The top result for me is:

VideoLAN - Official page for VLC media player, the Open ...

The other results are all either directly or almost directly associated with VLC. I get no scam sites in the top 10 results. Have the search results improved? Is this the effect of search personalization? What gives?


That was the top result for him, but the problem was it didn't say "VLC" right up front. I believe he grabbed what looks to be the 12th link when I use a private browser, but who knows what search personalization he'd picked up along the way, since he had logged into Google. I know it was at least half-way down.


5th word in the title doesn't count as "right up front"? sigh...


Never underestimate the laziness of the human mind scanning for something. Now, I do think the text back then (1.5 years ago) might have said "VideoLAN - downloads" and that was all -- which is worse -- but I recall seeing "VLC" obviously in the description under the link, and it could have been in the link title.
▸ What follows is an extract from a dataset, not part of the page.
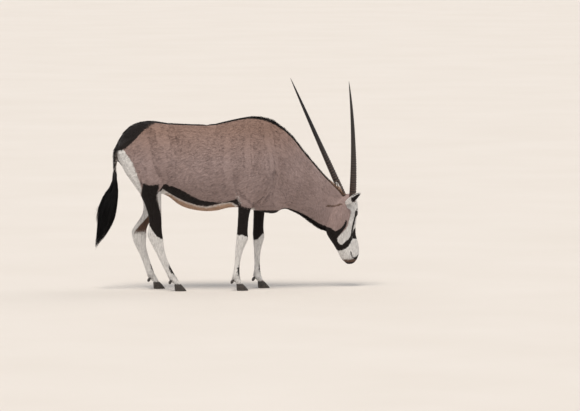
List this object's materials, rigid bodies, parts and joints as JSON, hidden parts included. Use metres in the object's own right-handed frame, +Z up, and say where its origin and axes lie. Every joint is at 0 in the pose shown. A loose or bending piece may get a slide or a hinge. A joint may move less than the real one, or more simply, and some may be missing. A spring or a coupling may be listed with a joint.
{
  "type": "gemsbok",
  "caption": "Standing African antelope with long straight ringed horns, head lowered and turned aside, slim legs with cloven hooves and a long tufted tail.",
  "frame": {"origin": "on the floor, under the middle of the animal's whole length and width", "axes": "+X the way the body faces, +Y to the animal's left, +Z up"},
  "size_m": [1.8149, 0.5419, 1.4226],
  "materials": {
    "coat": "short flat fawn-grey hair",
    "face": "short flat white hair with black bands",
    "leg_coat": "short flat dark brown hair above, white below",
    "tail_hair": "long coarse black hair",
    "horn": "horn, ringed and dull below, smoother above",
    "hoof": "dull dark grey horn",
    "eye": "wet dark brown"
  },
  "bodies": {
    "root": {"torso": "coat", "neck": "coat", "head": "face", "eye_left": "eye", "horn_left": "horn", "ear_left": "face", "eye_right": "eye", "horn_right": "horn", "ear_right": "face", "hind_leg_right": "leg_coat", "hind_leg_right_hoof_inner": "hoof", "hind_leg_right_dew_claw_inner": "hoof", "hind_leg_right_hoof_outer": "hoof", "hind_leg_right_dew_claw_outer": "hoof", "hind_leg_left": "leg_coat", "hind_leg_left_hoof_inner": "hoof", "hind_leg_left_dew_claw_inner": "hoof", "hind_leg_left_hoof_outer": "hoof", "hind_leg_left_dew_claw_outer": "hoof", "fore_leg_right": "leg_coat", "fore_leg_right_hoof_inner": "hoof", "fore_leg_right_dew_claw_inner": "hoof", "fore_leg_right_hoof_outer": "hoof", "fore_leg_right_dew_claw_outer": "hoof", "fore_leg_left": "leg_coat", "fore_leg_left_hoof_inner": "hoof", "fore_leg_left_dew_claw_inner": "hoof", "fore_leg_left_hoof_outer": "hoof", "fore_leg_left_dew_claw_outer": "hoof", "tail": "tail_hair", "tail_tuft": "tail_hair"}
  },
  "joints": []
}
Oh, well, then I understand. I wouldn't expect someone to actually read the description. Even I wouldn't underestimate laziness by that much :) I'm glad the VLC folks learned their lesson.


Another scary one: search for “Flash update”, “Java update”, etc. If you use Yahoo, Bing, etc. you'll have to screen past dozens of adware-or-worse links before finding the official sites – perfect for the next time a security exploit hits the news and viewers are told to upgrade ASAP.

People have reported this to various slackers for years but companies like Yahoo are loathe to turn down ad revenue and they still have millions of users.


The Yahoo user base is decreasing every year.


Agreed, but it's still a lot of people in aggregate and I suspect it has a notably higher percentage of the inexperienced users who would be most vulnerable to this and probably aren't like to switch to Google / DDG any time soon.